HB also run the city's most famous biergarten, the Chinese Tower in the Englischer Garten, (home also to probably the world's drunkest oompah band and definitely the rudest serving staff) and just outside the city centre my old local, the Hofbraukeller. The HBK is in leafy Haidhausen, a ten-minute tram ride up the hill. Visitors don't often seem to make it here, which is a shame. They'd find an echt Muenchner bierkeller, one of the city's best biergartens and some of the better examples of traditional Bavarian food, served up by the usual harridan-with-a-heart waitress.

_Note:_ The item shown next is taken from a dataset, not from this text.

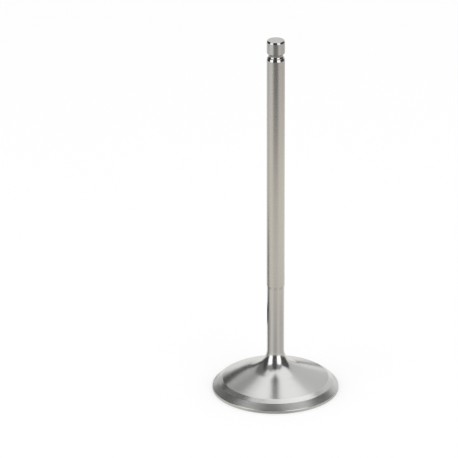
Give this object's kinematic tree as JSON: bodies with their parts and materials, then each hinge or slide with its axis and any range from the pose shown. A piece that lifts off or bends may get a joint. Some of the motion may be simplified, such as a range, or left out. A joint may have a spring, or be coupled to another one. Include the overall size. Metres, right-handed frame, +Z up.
{
  "type": "engine valve",
  "caption": "One-piece steel poppet valve with a flat round head, 45 degree seat, smooth curved neck, long slim stem and a keeper groove below the tip.",
  "frame": {"origin": "centre of the head's flat face, which the valve stands on", "axes": "+Z runs up the stem from the head to the tip and is the axis of revolution; X and Y are equivalent"},
  "size_m": [0.039, 0.039, 0.1147],
  "materials": {
    "valve_steel": "satin, ground and turned stainless steel"
  },
  "bodies": {
    "root": {"valve": "valve_steel"}
  },
  "joints": []
}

Haidhausen is also home to Unionsbrau, the nearest thing the town has to a craft brewer, who produce a sublime unfiltered Kellerbier Hell, poured direct from the wood. "Sliyhtly sour, tangy, zesty with a dri ornagey finishh" I tipsily recorded on my mobile on our visit last week. Unionsbrau is a brand of Lowenbrau (and so by extension InBev) but don't let that put you off.

One unavoidable aspect of Munich's beerhalls is the faint whiff of the city's dark past. Hitler gave some of his early speeches at the Hofbraukeller, and kicked off the Bierkeller Putsch from the long-gone Burgerbraukeller just round the corner. The Festsalle where he did some of his most strident rabble rousing is still on the upper floor of the HofBrauhaus.

Incredibly, when I first visited the HbH some eleven years ago, there were still swastikas on the ceiling - which, it must be pointed out were added after the war when the HbH was rebuilt. On recent visits I noticed that these worrying (and not to mention illegal) symbols have at last been changed into waving Bavarian flags. Only took 'em 65 years.